▶ Stated task:
Output, word for word, every line from the start of the listing down to and including the line that contains "return piece"; include nothing else.

▶ Given material:
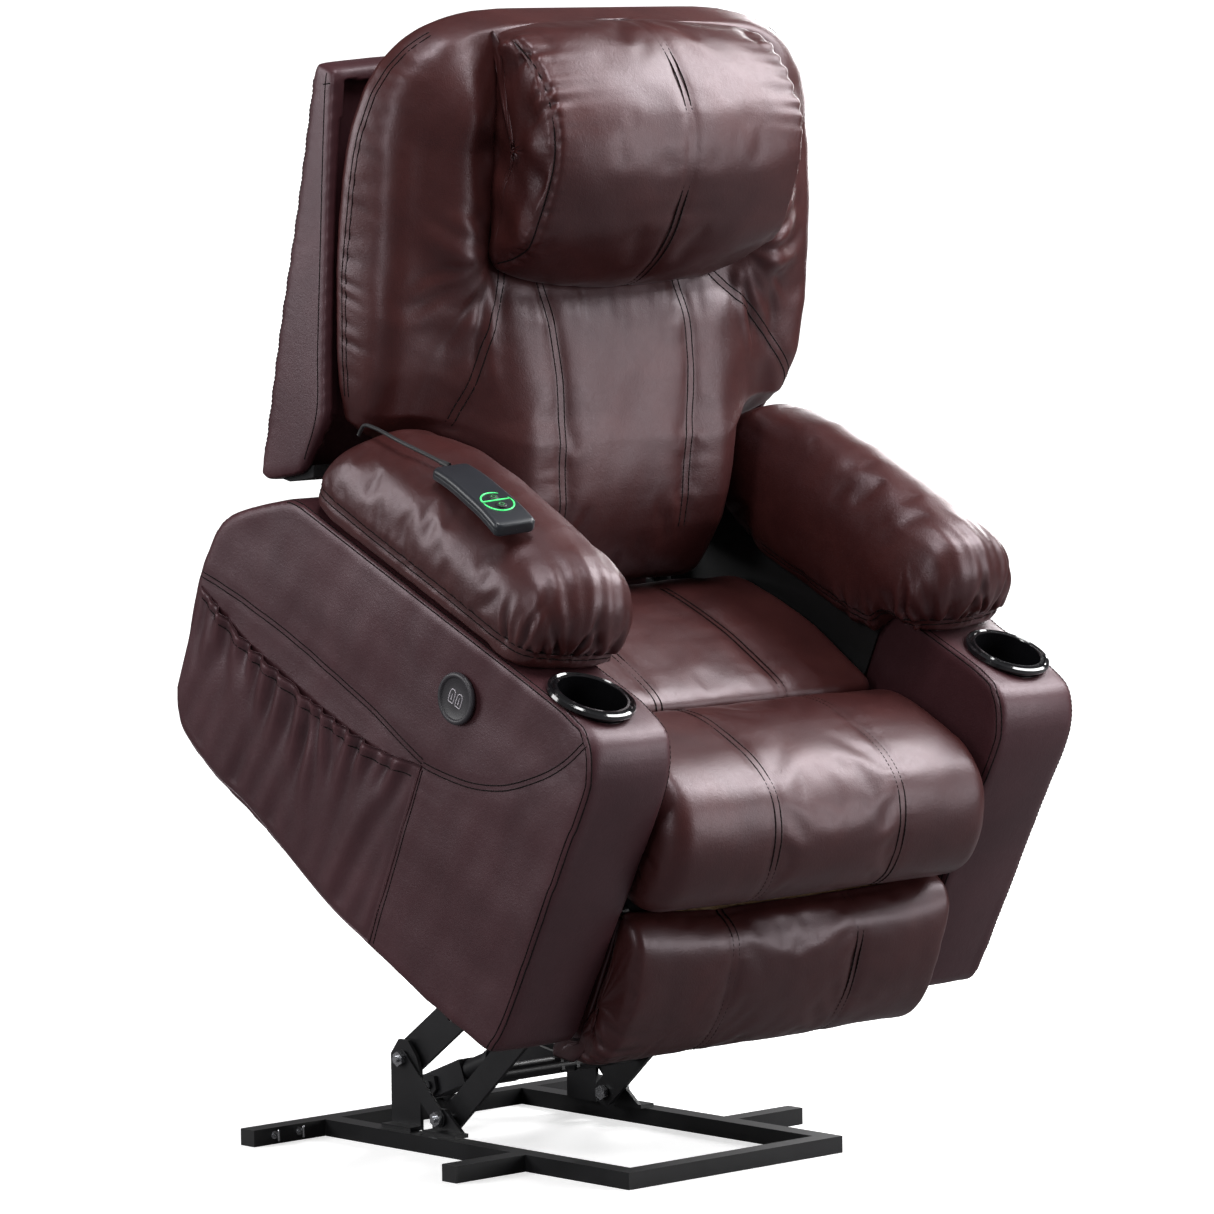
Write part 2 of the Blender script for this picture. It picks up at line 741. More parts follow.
GREEN_MARK = plain("green_mark", (0.03, 0.28, 0.07))


def dress(piece, material, body, slot, *replaced, smooth=True):
    obj = add_object(piece.name, to_row(piece.verts).tolist(), piece.faces, smooth)
    obj.data.materials.append(material)
    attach(obj, body)
    if replaced:
        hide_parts(*replaced)


# ------------------------------------------------------------------ seat and footrest pads
def sew_pad(piece, body, hidden, profile, cloth, seed, **shape):
    """Inflate a pad held at its hidden parts and two seams, then sew the seams.

    profile is the y-z course of both seams.
    """
    pinned = (np.abs(np.abs(piece.verts[:, 0]) - SEAM_X) < 4.5) | hidden
    piece = subdivide(puff(piece, pinned.astype(float), **cloth))
    for i, x in enumerate((-SEAM_X, SEAM_X)):
        path = sew_seam(piece, line_at(x, spline(profile, 60)), seed=seed + i, **shape)
        stitch(piece, path, body)
    return piece


FRONT_HALF = 264
# y, z
FRONT_SECTION = [
    (172, 268), (174, 322), (160, 344), (118, 356), (60, 357), (12, 351), (-20, 337), (-44, 311),
    (-57, 270), (-55, 228), (-37, 199), (-8, 187), (25, 193), (58, 219), (76, 268), (120, 268)]
FRONT_SEAM = [
    (168, 338), (150, 350), (118, 360), (60, 361), (12, 355), (-22, 340), (-48, 312), (-61, 270),
    (-58, 228), (-40, 196)]


def fill_front(section, x):
    """Fuller in the middle, tighter at the sides."""
    y, z = section.T
    full = 5.0 * (1 - (abs(x) / FRONT_HALF) ** 2.2)
    top = smoothstep(z, 300, 350)
    nose = smoothstep(-y, -20, 40)
    z += full * top
    y -= full * 1.1 * nose


def build_front_cushion():
    piece = sweep_x("seat_front_cushion_cover", FRONT_SECTION, FRONT_HALF, edge_radius=30,
                    spacing=8.5, count=124, shape=fill_front)
    _, y, z = piece.verts.T
    piece = sew_pad(piece, "seat", ((y > 60) & (z < 290)) | (y > 168), FRONT_SEAM,
                    cloth=dict(pressure=3.4, limit=5.0, shrink=0.003),
                    seed=11, depth=1.5, pucker=0.4, ripple=0.25)
    verts = piece.verts
    waves = 1.2 * wobble3(verts, seed=3, span=170) + 0.35 * wobble3(verts, seed=4, span=55)
    piece.push(waves * 0.6)
    # keep the back face out of the seat cushion
    piece.verts[:, 1] = np.minimum(piece.verts[:, 1], 176.5)
    dress(piece, HIDE, "seat", "burgundy_leather", "seat_front_cushion")


# y, z
REAR_SECTION = [
    (181, 268), (182, 322), (190, 340), (214, 347), (261, 353), (311, 357), (385, 356),
    (440, 350), (470, 335), (474, 300), (470, 268), (330, 267)]
REAR_SEAM = [(183, 325), (190, 341), (214, 350), (261, 357), (311, 360), (385, 358), (430, 352)]


def build_rear_cushion():
    piece = sweep_x("seat_cushion_cover", REAR_SECTION, half_width=263, edge_radius=22,
                    spacing=9.0, count=104)
    _, y, z = piece.verts.T
    piece = sew_pad(piece, "seat", (z < 300) | (y < 186), REAR_SEAM,
                    cloth=dict(pressure=3.2, limit=4.5, shrink=0.002),
                    seed=21, depth=1.3, pucker=0.5, ripple=0.6)
    verts = piece.verts
    piece.push(1.0 * wobble3(verts, seed=5, span=150) + 0.3 * wobble3(verts, seed=6, span=50))
    piece.verts[:, 1] = np.maximum(piece.verts[:, 1], 178.5)
    dress(piece, HIDE, "seat", "burgundy_leather", "seat_cushion")


FOOT_HALF = 262
# y, z
FOOT_SECTION = [
    (3.8, 164), (-8, 168), (-26, 163), (-42, 146), (-50, 110), (-54, 60), (-46, 16), (-27, -14),
    (8, -30), (43, -34), (43, -29), (18, -21), (4, -8), (3.8, 70)]
FOOT_SEAM = [
    (-2, 166), (-14, 166), (-28, 160), (-45, 144), (-54, 108), (-58, 60), (-50, 16), (-30, -14),
    (6, -31)]


def shape_foot(section, x):
    """Lifted upper corners, a dipped top edge and a fuller middle."""
    y, z = section.T
    u = abs(x) / FOOT_HALF
    z += smoothstep(z, 120, 168) * (13.0 * u ** 3.2 - 5.0)
    y -= 4.0 * (1 - u ** 2) * smoothstep(-y, 10, 50)


def build_foot_pad():
    piece = sweep_x("footrest_pad_cover", FOOT_SECTION, FOOT_HALF, edge_radius=13,
                    spacing=8.0, count=112, shape=shape_foot)
    piece = sew_pad(piece, "footrest", piece.verts[:, 1] > -2, FOOT_SEAM,
                    cloth=dict(pressure=3.0, limit=5.0, shrink=0.003),
                    seed=31, depth=1.5, pucker=0.5, ripple=0.3)
    verts = piece.verts
    waves = 1.0 * wobble3(verts, seed=8, span=140) + 0.25 * wobble3(verts, seed=9, span=45)
    # drawn folds at the lower corner on the sitter's right
    corner = [(-FOOT_HALF, -40, 60), (-FOOT_HALF, -20, -20), (-200, 0, -30)]
    distance, arc = along(verts, corner)
    piece.push(waves + 2.2 * np.exp(-distance / 45) * wobble(arc / 26, seed=5))
    # keep the back face off the footrest board
    y, z = piece.verts[:, 1], piece.verts[:, 2]
    piece.verts[:, 1] = np.where(z > -6, np.minimum(y, 3.6), y)
    dress(piece, HIDE, "footrest", "burgundy_leather", "footrest_pad")


# ------------------------------------------------------------------ backrest cushion
# front face: y on the centre line, and y on the wings, both against z
CENTRE_Z = [343, 350, 365, 395, 440, 480, 551, 576, 623, 675, 702, 722, 745, 800, 871, 940,
            985, 1010]
CENTRE_Y = [478, 456, 442, 434, 426, 433, 458, 474, 498, 532, 556, 570, 586, 608, 634, 656,
            670, 684]
WING_Z = [345, 440, 500, 520, 545, 556, 610, 670, 740, 808, 871, 940, 985, 1010]
WING_Y = [590, 584, 580, 572, 560, 552, 552, 562, 588, 616, 642, 660, 674, 690]
# half width against z
HALF_Z = [343, 352, 370, 430, 455, 488, 500, 512, 530, 566, 600, 700, 800, 860, 905, 940, 965,
          985, 1000, 1008]
HALF_X = [236, 250, 258, 258, 248, 246, 272, 318, 346, 357, 362, 366, 365, 361, 350, 334, 312,
          280, 225, 150]
BACK_COLUMNS = 92               # points across the front face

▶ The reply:
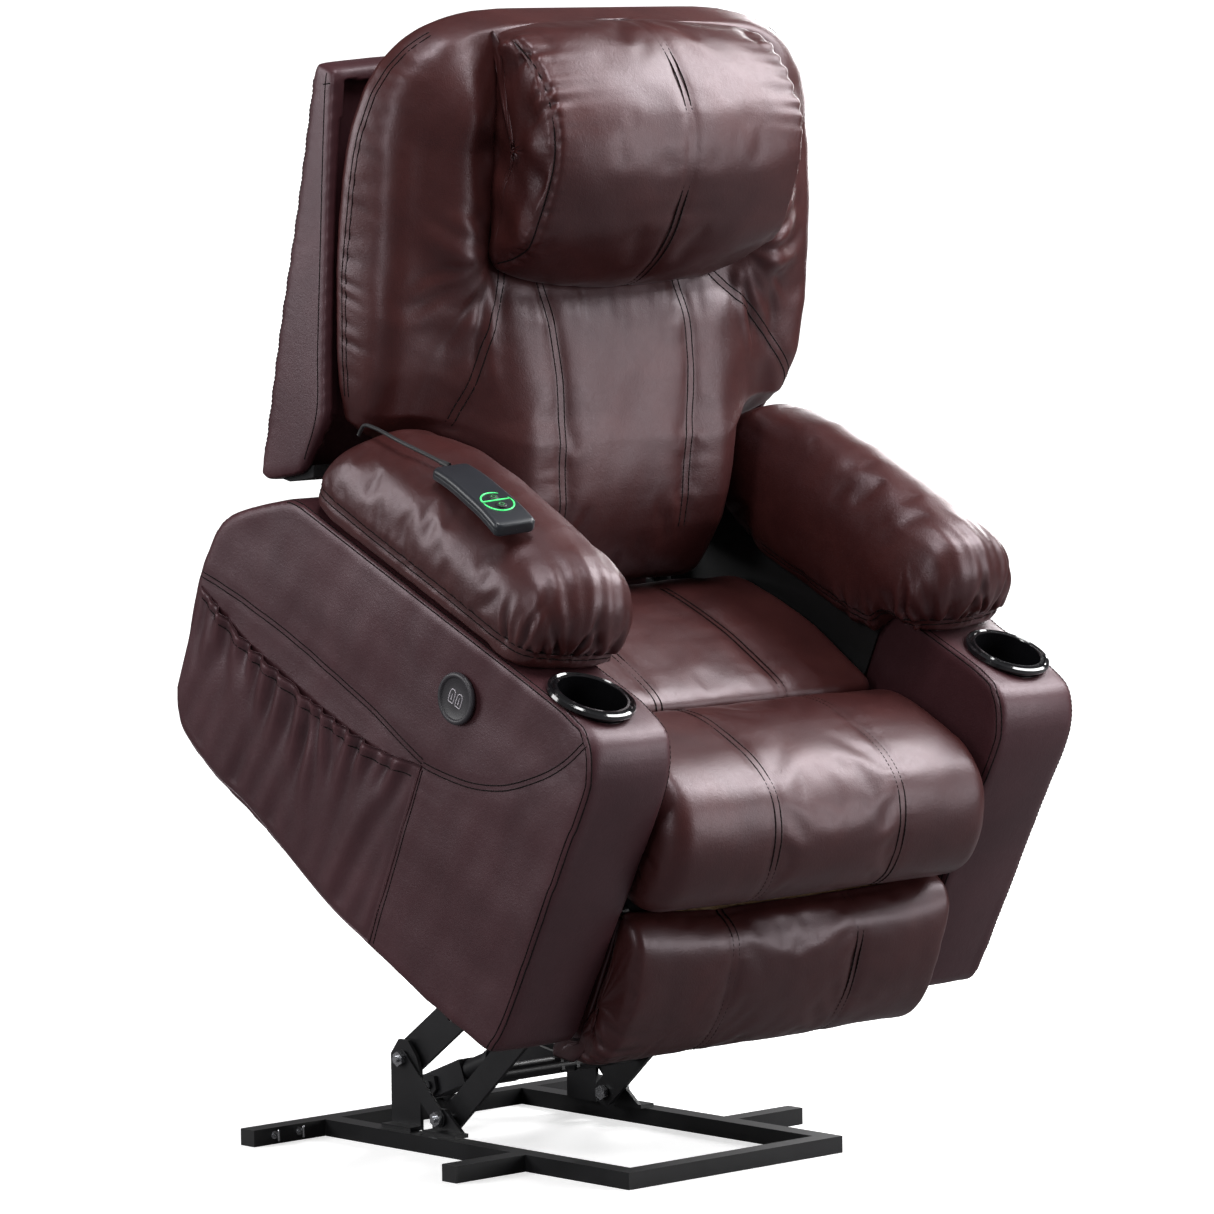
Write part 2 of the Blender script for this picture. It picks up at line 741. More parts follow.
GREEN_MARK = plain("green_mark", (0.03, 0.28, 0.07))


def dress(piece, material, body, slot, *replaced, smooth=True):
    obj = add_object(piece.name, to_row(piece.verts).tolist(), piece.faces, smooth)
    obj.data.materials.append(material)
    attach(obj, body)
    if replaced:
        hide_parts(*replaced)


# ------------------------------------------------------------------ seat and footrest pads
def sew_pad(piece, body, hidden, profile, cloth, seed, **shape):
    """Inflate a pad held at its hidden parts and two seams, then sew the seams.

    profile is the y-z course of both seams.
    """
    pinned = (np.abs(np.abs(piece.verts[:, 0]) - SEAM_X) < 4.5) | hidden
    piece = subdivide(puff(piece, pinned.astype(float), **cloth))
    for i, x in enumerate((-SEAM_X, SEAM_X)):
        path = sew_seam(piece, line_at(x, spline(profile, 60)), seed=seed + i, **shape)
        stitch(piece, path, body)
    return piece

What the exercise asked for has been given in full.